Statins in COPD: Useful or Not?

Nicholas Gross, MD, PhD


August 15, 2014

Simvastatin for the Prevention of Exacerbations in Moderate-to-severe COPD

Criner GJ, Connett JE, Aaron SD, et al; COPD Clinical Research Network; Canadian Institutes of Health Research
N Engl J Med. 2014;370:2201-2210

Statin Disappointment

Statins were developed 3 decades ago to control blood cholesterol and its components, and thus reduce the risks for myocardial and other vascular events. That goal has been achieved successfully. With the widespread use of statins, it soon became clear that these drugs might have other actions, with anti-inflammatory action being one possibility.

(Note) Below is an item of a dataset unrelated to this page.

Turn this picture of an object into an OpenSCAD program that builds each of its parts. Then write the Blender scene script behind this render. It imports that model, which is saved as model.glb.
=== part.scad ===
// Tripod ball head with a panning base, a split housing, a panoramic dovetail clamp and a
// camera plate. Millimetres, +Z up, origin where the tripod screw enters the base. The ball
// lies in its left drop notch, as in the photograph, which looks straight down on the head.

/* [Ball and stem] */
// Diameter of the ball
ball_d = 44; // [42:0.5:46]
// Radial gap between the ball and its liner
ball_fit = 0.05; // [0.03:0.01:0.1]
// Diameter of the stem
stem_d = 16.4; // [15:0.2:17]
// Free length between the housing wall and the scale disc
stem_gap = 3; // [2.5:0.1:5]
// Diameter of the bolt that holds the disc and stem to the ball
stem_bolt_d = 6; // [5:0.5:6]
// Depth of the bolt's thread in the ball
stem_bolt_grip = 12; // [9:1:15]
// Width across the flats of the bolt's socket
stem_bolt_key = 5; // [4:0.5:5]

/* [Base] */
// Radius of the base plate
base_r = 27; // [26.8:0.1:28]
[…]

Some benefit from the use of statins has been reported in other disorders with inflammatory features. The present trial was a prospective, randomized, double-blind, placebo-controlled trial in 885 patients with moderate to severe chronic obstructive pulmonary disease (COPD) who had experienced an acute exacerbation in the previous year and did not require statin therapy for another diagnosis. Study patients received either 40 mg of simvastatin per day or placebo. The number of exacerbations per person, per year was the primary outcome.

The study was terminated prematurely because interim analysis of the results showed that the frequency of acute exacerbations was almost identical in the 2 groups, as was the time to first exacerbation. Mortality and adverse events were also almost identical in the 2 groups. Blood lipid levels decreased by an average of 33 mg/dL in the statin group. This indicated the use of a statin and that it had the expected effect on blood lipid levels. The total study results were disappointing.

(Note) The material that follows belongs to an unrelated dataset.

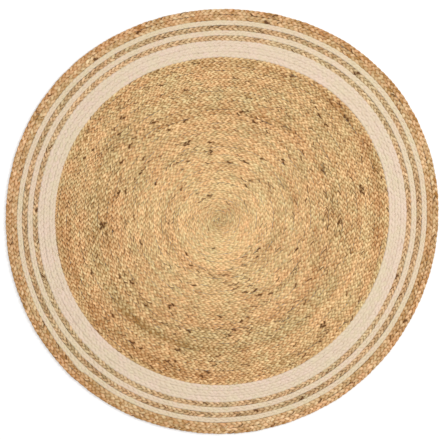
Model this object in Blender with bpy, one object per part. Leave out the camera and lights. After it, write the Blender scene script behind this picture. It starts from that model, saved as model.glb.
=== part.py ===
"""A round plaited rug. A three-strand jute plait is coiled flat from the eye outwards and sewn edge to
edge, and closed rings of cream and jute plait are sewn round it, out to a two-row jute border.

Metres, +Z up. The underside is flat and lies on z = 0, and the origin is under the middle of the rug."""

import math

import bmesh
import bpy

# Heights of the plait, above the floor.
CREST_HEIGHT = 0.0090  # the top of a row
SEAM_HEIGHT = 0.0065  # the groove where two rows are sewn together
EYE_HEIGHT = 0.0075  # the small hollow in the middle of the coil

# The field is one coil, made of two lots of plait: the turns of each lot and the width of its row.
EYE_RADIUS = 0.005
FIELD_LOTS = (
    # turns, row width
    (24, 0.0114),
    (14, 0.0132),
)
SEAM_ANGLE = math.radians(205)  # where the coil's tail ends
TAIL_SHARE = 0.14  # of a turn, over which the tail narrows to nothing
TAIL_TURNS = 8  # outer turns that step outwards beside the tail, and run round evenly elsewhere
NARROWEST_ROW = 0.0018  # a row that would be narrower is left out

# The closed rings, from the field outwards.
RINGS = (
    # name, rows, row width, material
    ("cream_band", 3, 0.0157, "cream_plait"),
    ("jute_ring_inner", 1, 0.0142, "jute_plait"),
    ("cream_ring_inner", 1, 0.0150, "cream_plait"),
    ("jute_ring_outer", 1, 0.0142, "jute_plait"),
    ("cream_ring_outer", 1, 0.0142, "cream_plait"),
    ("jute_border", 2, 0.0159, "jute_plait"),
)
GAP = 0.00035  # between one ring's wall and the next

# The outer row's rounded rim: how far inside the edge, and the height above the floor.
RIM = (
    # inset, height
    (0.0030, 0.0081),
    (0.0008, 0.0058),
    (0.0000, 0.0036),
    (0.0018, 0.0000),
)

# The hand-laid coil is a little out of round: waves round the rug, the share of the radius that each
# adds at its peaks, and the angle of a peak in degrees.
UNEVEN = (
    # waves, share, peak
    (2, 0.0125, 21.0),
    (3, 0.0068, 29.0),
    (4, 0.0039, 42.0),
)
EYE_DRIFT = (-0.0064, 0.0030)  # the eye from the middle of the outline, fading out at the field's edge

STATIONS = 60  # cross-sections round the rug

# Colour, roughness and metallic value of each yarn.
YARNS = {
    "jute_plait": ((0.58, 0.38, 0.18, 1.0), 0.92, 0.0),
    "cream_plait": ((0.72, 0.58, 0.43, 1.0), 0.90, 0.0),
}

FIELD_TURNS = sum(turns for turns, width in FIELD_LOTS)
FIELD_RADIUS = EYE_RADIUS + sum(turns * width for turns, width in FIELD_LOTS)
RUG_RADIUS = FIELD_RADIUS + sum(rows * width for name, rows, width, yarn in RINGS)


def out_of_round(angle):
    """How many times its even radius the rug reaches at this angle."""
    waves = (share * math.cos(n * (angle - math.radians(peak))) for n, share, peak in UNEVEN)
    return 1 + sum(waves)


def station_angle(station):
    return SEAM_ANGLE + 2 * math.pi * station / STATIONS


def outline_middle():
    """The middle of the outline's box, before it is moved over the origin."""
    angles = [station_angle(station) for station in range(STATIONS)]
    reach = [RUG_RADIUS * out_of_round(angle) for angle in angles]
    across = [r * math.cos(angle) for r, angle in zip(reach, angles)]
    along = [r * math.sin(angle) for r, angle in zip(reach, angles)]
    return (min(across) + max(across)) / 2, (min(along) + max(along)) / 2


MIDDLE = outline_middle()


def laid(radius, angle, height):
    """A point of the rug as it lies: an even radius and angle, bent out of round and moved to its place."""
    reach = radius * out_of_round(angle)
    drift = max(0.0, 1 - radius / FIELD_RADIUS)
    return (
        reach * math.cos(angle) + drift * EYE_DRIFT[0] - MIDDLE[0],
        reach * math.sin(angle) + drift * EYE_DRIFT[1] - MIDDLE[1],
        height,
    )


def smooth_step(share):
    share = min(1.0, max(0.0, share))
    return share * share * (3 - 2 * share)


def coil_radius(turns):
    """The radius of the coil's outer side after so many turns from the eye."""
    radius = EYE_RADIUS
    for lot, width in FIELD_LOTS:
        radius += width * min(turns, lot)
        turns = max(0.0, turns - lot)
    return radius


def seam_radius(line, share):
    """The radius of one seam line of the field, a share of a turn after the tail's angle.

    Line 0 is the rim of the eye and the last line is the field's edge. Each line between them goes on as
    the next one after a turn. Near the edge it stays at one radius and steps out beside the tail."""
    if line == 0:
        return EYE_RADIUS
    if line > FIELD_TURNS:
        return FIELD_RADIUS
    nearness = smooth_step((line - (FIELD_TURNS - TAIL_TURNS)) / TAIL_TURNS)
    stepped = smooth_step((share - (1 - TAIL_SHARE)) / TAIL_SHARE)
    growth = (1 - nearness) * share + nearness * stepped
    radius = coil_radius(line - 1 + growth)
    if radius - EYE_RADIUS < NARROWEST_ROW:
        return EYE_RADIUS
    if FIELD_RADIUS - radius < NARROWEST_ROW:
        return FIELD_RADIUS
    return radius


def ribbed(seams):
    """The top of rows that lie between these seam radii: a groove at each seam and a crest between."""
    points = [(seams[0], SEAM_HEIGHT)]
    for inner, outer in zip(seams, seams[1:]):
        fullness = min(1.0, (outer - inner) / FIELD_LOTS[0][1])
        crest = SEAM_HEIGHT + (CREST_HEIGHT - SEAM_HEIGHT) * fullness
        points.append(((inner + outer) / 2, crest))
        points.append((outer, SEAM_HEIGHT))
    return points


def field_section(station):
    """The coil's section at a station, from the axis over the top and back along the floor."""
    share = station / STATIONS
    seams = [seam_radius(line, share) for line in range(FIELD_TURNS + 2)]
    return [(0.0, EYE_HEIGHT), *ribbed(seams), (FIELD_RADIUS, 0.0), (0.0, 0.0)]


def ring_section(inner, rows, width, rim):
    """A ring's section, which starts and ends at the foot of its inner wall."""
    outer = inner + rows * width
    seams = [inner + row * width for row in range(rows + 1)]
    seams[0] += GAP
    top = ribbed(seams)
    if rim:
        outside = [(outer - inset, height) for inset, height in RIM]
        top.pop()
    else:
        outside = [(outer, 0.0)]
    foot = (seams[0], 0.0)
    return [foot, *top, *outside, foot]


def plait_material(name):
    colour, roughness, metallic = YARNS[name]
    material = bpy.data.materials.new(name)
    material.use_nodes = True
    shader = material.node_tree.nodes["Principled BSDF"]
    shader.inputs["Base Color"].default_value = colour
    shader.inputs["Roughness"].default_value = roughness
    shader.inputs["Metallic"].default_value = metallic
    material.diffuse_color = colour
    return material


def lofted(name, section_at, material):
    """A solid through the section at every station. A flat grid, stations by section points, is rolled
    round the rug, and the points that then meet are made one."""
    points = len(section_at(0))
    bm = bmesh.new()
    bmesh.ops.create_grid(bm, x_segments=STATIONS, y_segments=points - 1, size=0.5)
    sections = [section_at(station) for station in range(STATIONS + 1)]
    for vert in bm.verts:
        station = round((vert.co.x + 0.5) * STATIONS)
        place = round((vert.co.y + 0.5) * (points - 1))
        radius, height = sections[station][place]
        vert.co = laid(radius, station_angle(station), height)
    bmesh.ops.remove_doubles(bm, verts=bm.verts, dist=1e-6)
    bmesh.ops.recalc_face_normals(bm, faces=bm.faces)
    mesh = bpy.data.meshes.new(name)
    bm.to_mesh(mesh)
    bm.free()
    mesh.materials.append(material)
    mesh.shade_smooth()
    mesh.set_sharp_from_angle(angle=math.radians(60))
    piece = bpy.data.objects.new(name, mesh)
    bpy.context.collection.objects.link(piece)
    return piece


def build():
    for item in list(bpy.data.objects):
        bpy.data.objects.remove(item, do_unlink=True)
    materials = {name: plait_material(name) for name in YARNS}
    lofted("jute_field", field_section, materials["jute_plait"])
    inner = FIELD_RADIUS
    for name, rows, width, yarn in RINGS:
        section = ring_section(inner, rows, width, rim=name == RINGS[-1][0])
        lofted(name, lambda station, section=section: section, materials[yarn])
        inner += rows * width


build()
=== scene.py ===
"""The looks of a round plaited rug: real three-strand plaits of jute and cream yarn, coiled and sewn.

Metres, +Z up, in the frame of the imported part. The rug lies on z = 0 under the middle of its outline."""

import math

import bmesh
import bpy
import numpy as np
from mathutils import Matrix, Vector


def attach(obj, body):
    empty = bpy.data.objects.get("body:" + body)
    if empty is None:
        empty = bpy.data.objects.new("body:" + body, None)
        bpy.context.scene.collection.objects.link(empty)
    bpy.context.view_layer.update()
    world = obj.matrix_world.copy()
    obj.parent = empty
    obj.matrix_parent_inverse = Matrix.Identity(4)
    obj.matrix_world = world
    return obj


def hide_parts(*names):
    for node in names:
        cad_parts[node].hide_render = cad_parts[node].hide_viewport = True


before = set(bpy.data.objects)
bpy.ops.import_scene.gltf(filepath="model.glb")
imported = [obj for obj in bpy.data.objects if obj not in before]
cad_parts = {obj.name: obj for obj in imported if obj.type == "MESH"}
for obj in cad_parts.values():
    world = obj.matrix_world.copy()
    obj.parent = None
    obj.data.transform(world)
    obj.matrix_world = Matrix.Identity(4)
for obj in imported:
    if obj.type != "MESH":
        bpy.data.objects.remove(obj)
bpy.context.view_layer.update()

# ---------------- the rug's plan, as in the solids

EYE_RADIUS = 0.005
FIELD_LOTS = (
    # turns, row width
    (24, 0.0114),
    (14, 0.0132),
)
SEAM_ANGLE = math.radians(205)  # where the coil's tail ends
TAIL_SHARE = 0.14  # of a turn, over which the tail narrows to nothing
TAIL_TURNS = 8  # outer turns that step outwards beside the tail
TAIL_STOP = 0.98  # of its turn, where the tail is too narrow to go on
EYE_SHARE = 0.45  # of the first turn, which is closed up in the eye
RINGS = (
    # name, rows, row width, yarn
    ("cream_band", 3, 0.0157, "cream"),
    ("jute_ring_inner", 1, 0.0142, "faded_jute"),
    ("cream_ring_inner", 1, 0.0150, "warm_cream"),
    ("jute_ring_outer", 1, 0.0142, "faded_jute"),
    ("cream_ring_outer", 1, 0.0142, "warm_cream"),
    ("jute_border", 2, 0.0159, "border_jute"),
)
UNEVEN = (
    # waves, share, peak in degrees
    (2, 0.0125, 21.0),
    (3, 0.0068, 29.0),
    (4, 0.0039, 42.0),
)
EYE_DRIFT = (-0.0064, 0.0030)
STATIONS = 60  # of the solids' outline, which is centred on the origin
THICKNESS = 0.0090

FIELD_TURNS = sum(turns for turns, width in FIELD_LOTS)
FIELD_RADIUS = EYE_RADIUS + sum(turns * width for turns, width in FIELD_LOTS)
RUG_RADIUS = FIELD_RADIUS + sum(rows * width for name, rows, width, kind in RINGS)

# ---------------- the plait

STRANDS = 3
STITCH = 0.0148  # along the row, from one crossing to the next
SWAY = 0.385  # a strand's swing to each side, as a share of the row's width
HALF_WIDTH = 0.23  # of a strand, as a share of the row's width
HALF_HEIGHT = 0.27  # of a strand, as a share of the thickness
PINCH = 0.08  # narrower by this share at the row's edge, and wider by it in the middle
BULGE = 0.30  # plumper by this share on top of the others than under them
UNDER_SPREAD = 0.40  # how much wider a strand is pressed by the others that lie on it
ROLL = math.radians(14)  # how far a strand leans outwards at the row's edge
EDGE_FULLNESS = 0.20  # how much taller a strand is where it bends at the row's edge
SQUASH = 0.05  # the share of the row's width over which a strand is flattened against the next row
SIDES = 6  # of a strand
STEPS = 4  # along a strand, in each stitch
FIELD_LENGTHS = 4  # the coil is made of this many lengths of plait
RIM_SLIMNESS = 0.80  # of a strand where it bends at the rug's own edge, with no row beside it
SHORTEST_STITCH = 0.35  # of a full one, where a row narrows
LEAST_HEIGHT = 0.45  # of the thickness, where a row narrows to nothing
TOP_SHARPNESS = 3  # how soon a strand on top of the others starts to dive
PLAIN_CREST = 0.3  # how far on top a strand is where it is neither plumper nor slimmer
CUT_END = (0.5, 0.08)  # stitches over which a cut end is rounded, and the square of what is left there
TIGHTEST_BEND = 0.004  # round the eye
EYE_CLEARANCE = 0.0004  # from the coil's axis
LIMBS_A_TURN = 2  # a strand comes out on top twice in each turn of the plait
FIRST_DIVE = 0.25  # of a limb, from the start of a turn
LIMB_MARGIN = 3  # numbers of limbs kept free at each end of a strand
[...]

Statins have indeed been found to inhibit the expression of many inflammatory mediators, including tumor necrosis factor alpha, C-reactive protein, and several others. Anti-inflammatory actions following statin use have been suggested for rheumatoid arthritis, diabetes, and some renal abnormalities. Studies of the effect of statins in airway disease have also been suggestive of benefit, although a definitive, prospective, double-blind, randomized trial in COPD has not been published until now.

An observational study in veterans found that those who had been prescribed a statin experienced less decline in lung function than those who had not received a statin.[1] Being an observational study, it may be subject to confounding factors and an imbalance between patients who received a treatment and those who did not.

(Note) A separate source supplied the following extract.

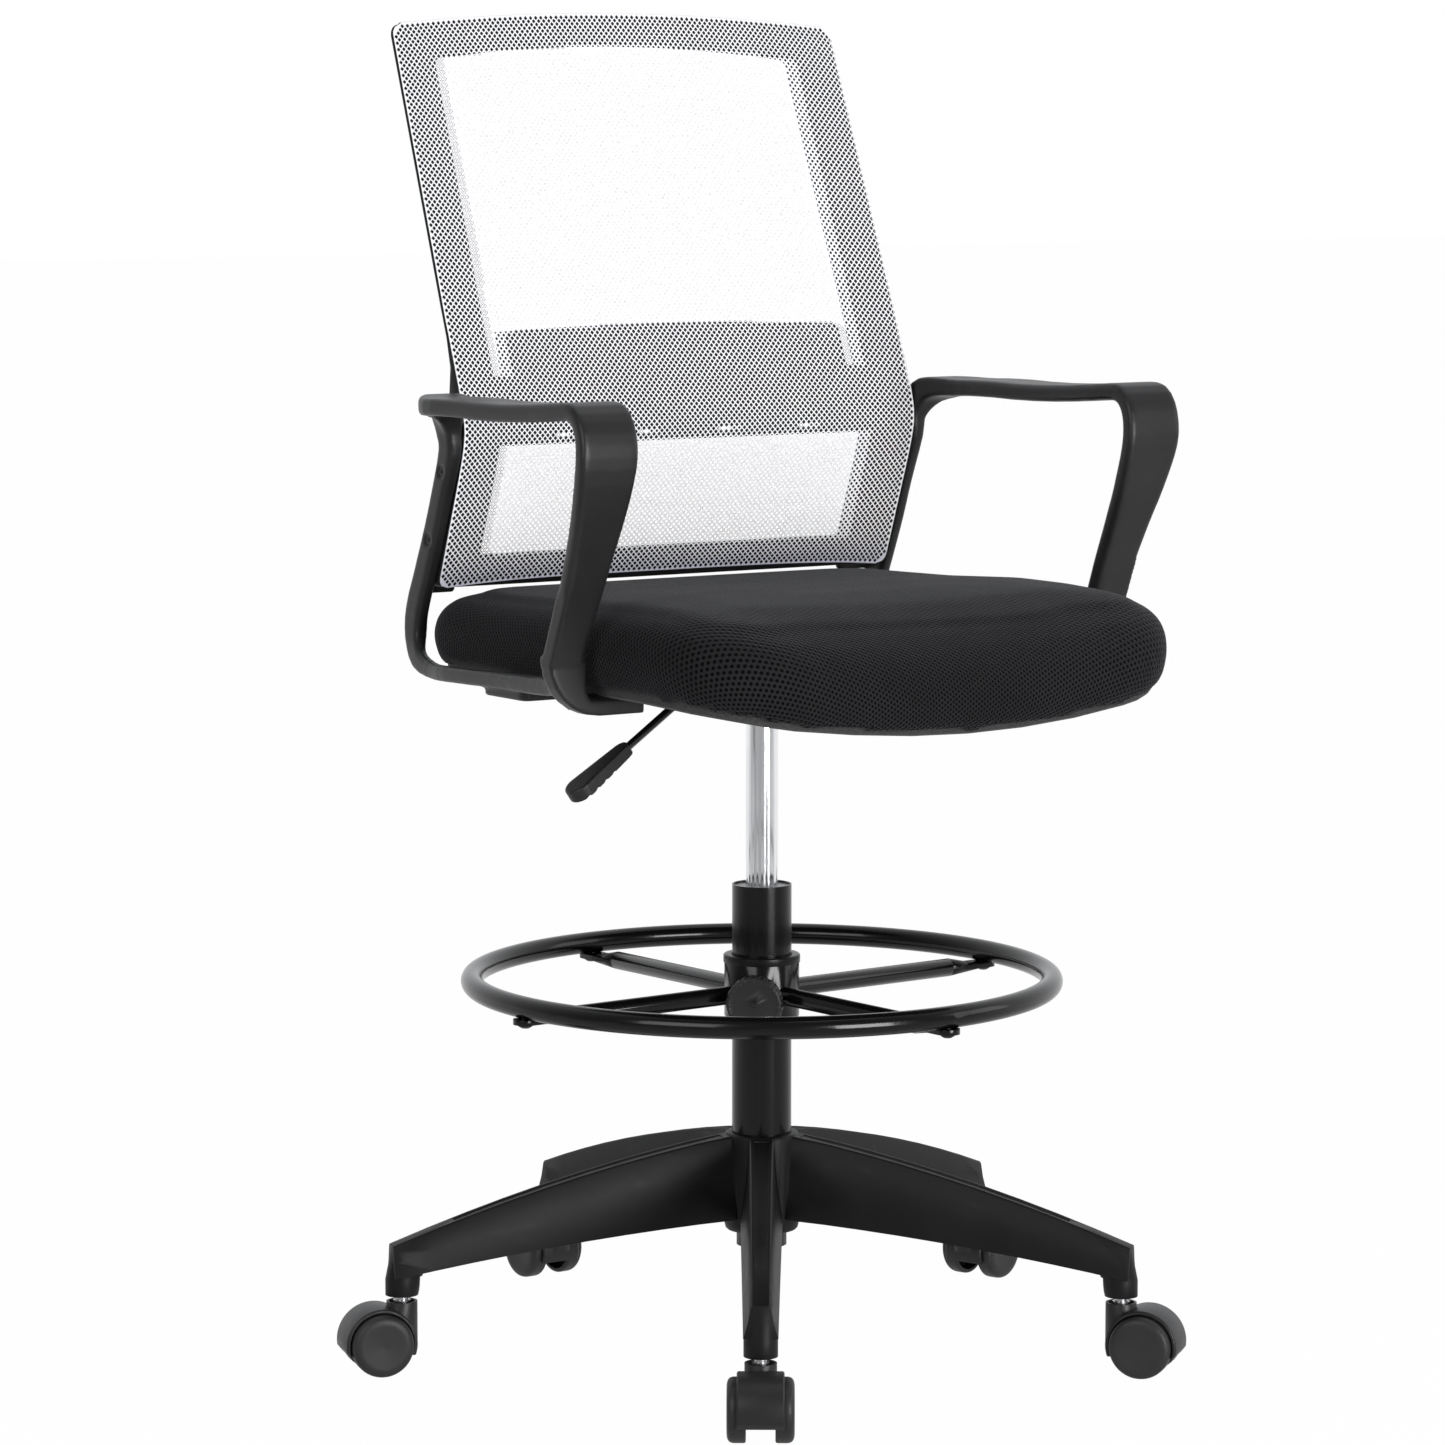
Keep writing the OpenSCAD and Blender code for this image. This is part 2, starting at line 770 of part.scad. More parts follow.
// Plastic sleeve inside the collar with its cap above
module ring_bush() {
    bush_out = tube_r + 3;
    color("#1b1c1e")
        rotate([0, 0, ring_turn])
            difference() {
                translate([0, 0, collar_bottom])
                    rotate_extrude()
                        polygon([
                            [tube_r + fit, -1], [bush_out, -1], [bush_out, collar_h],
                            [collar_r + 0.7, collar_h], [collar_r + 0.7, collar_h + cap_h - 1],
                            [collar_r - 0.4, collar_h + cap_h], [tube_r + 1, collar_h + cap_h],
                            [tube_r + fit, collar_h + cap_h - 1]
                        ]);
                rotate([0, 0, 225])
                    translate([0, 0, knob_z])
                        rotate([0, 90, 0])
                            cylinder(h = collar_r, r = screw_r + fit);
            }
}

module ring_bolts() {
    flat_top = ring_z - ring_tube_r - 4.5;
    color("#55575a")
        rotate([0, 0, ring_turn])
            for (k = [0:spoke_count - 1])
                rotate([0, 0, 90 * k])
                    translate([ring_r, 0, flat_top])
                        rotate_extrude()
                            polygon([
                                [0, -3.6], [3.6, -3.2], [6, -1.6], [6.6, 0], [bolt_r, 0],
                                [bolt_r, 9], [0, 9]
                            ]);
}

// Round knob with scalloped grip ribs and its screw
module clamp_knob() {
    color("#1f2022")
        rotate([0, 0, knob_turn])
            translate([knob_seat, 0, knob_z])
                rotate([0, 90, 0])
                    difference() {
                        union() {
                            rotate_extrude()
                                polygon([
                                    [0, 0], [knob_r - 5, 0], [knob_r - 1, 2], [knob_r, 4],
                                    [knob_r, knob_d - 3], [knob_r - 1, knob_d - 1], [knob_r - 3, knob_d],
                                    [knob_r - 5.5, knob_d - 1], [2.2, knob_d - 1], [2.2, knob_d],
                                    [0, knob_d]
                                ]);
                            translate([0, 0, tube_r + 2 * fit - knob_seat])
                                cylinder(h = knob_seat - tube_r, r = screw_r);
                        }
                        for (k = [0:23])
                            rotate([0, 0, 15 * k])
                                translate([knob_r + 0.5, 0, 3])
                                    cylinder(h = knob_d - 5, r = 1.5, $fn = 16);
                    }
}

// ---------------------------------------------------------------- seat plate and lever

// Corner places of the plate's bolts
plate_bolts = [for (x = [-1, 1], y = [-1, 1]) [x * bolt_x / 2, y * bolt_y / 2 - 20]];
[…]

A meta-analysis of 9 selected studies, all of which were retrospective, found that the number of acute exacerbations of COPD, intubations for exacerbations, pulmonary function, exercise capacity, and mortality were all significantly better in patients who received statins.[2] In addition, a very recent meta-analysis of 10 publications suggested that mortality among COPD patients was reduced by about 19% in those who used statins.[3] Again, the studies were mostly retrospective, and the authors detected evidence of publication bias. Regrettably, previous reports such as these are well known to be unreliable for a variety of reasons, publication selection bias being a major problem.

The present trial tells us 2 things. First, routine use of a statin is unlikely to reduce the number of acute exacerbations of COPD. It may be beneficial for COPD in other ways, but determining that would require an additional appropriately designed prospective trial. In addition, meta-analyses, retrospective data, and observational studies -- sometimes called "real-world trials" -- can provide quite misleading results. They are best regarded as hypothesis-generating studies, to be tested definitively by a subsequent prospective, randomized, placebo-controlled, double-blind trial before being accepted as reliable.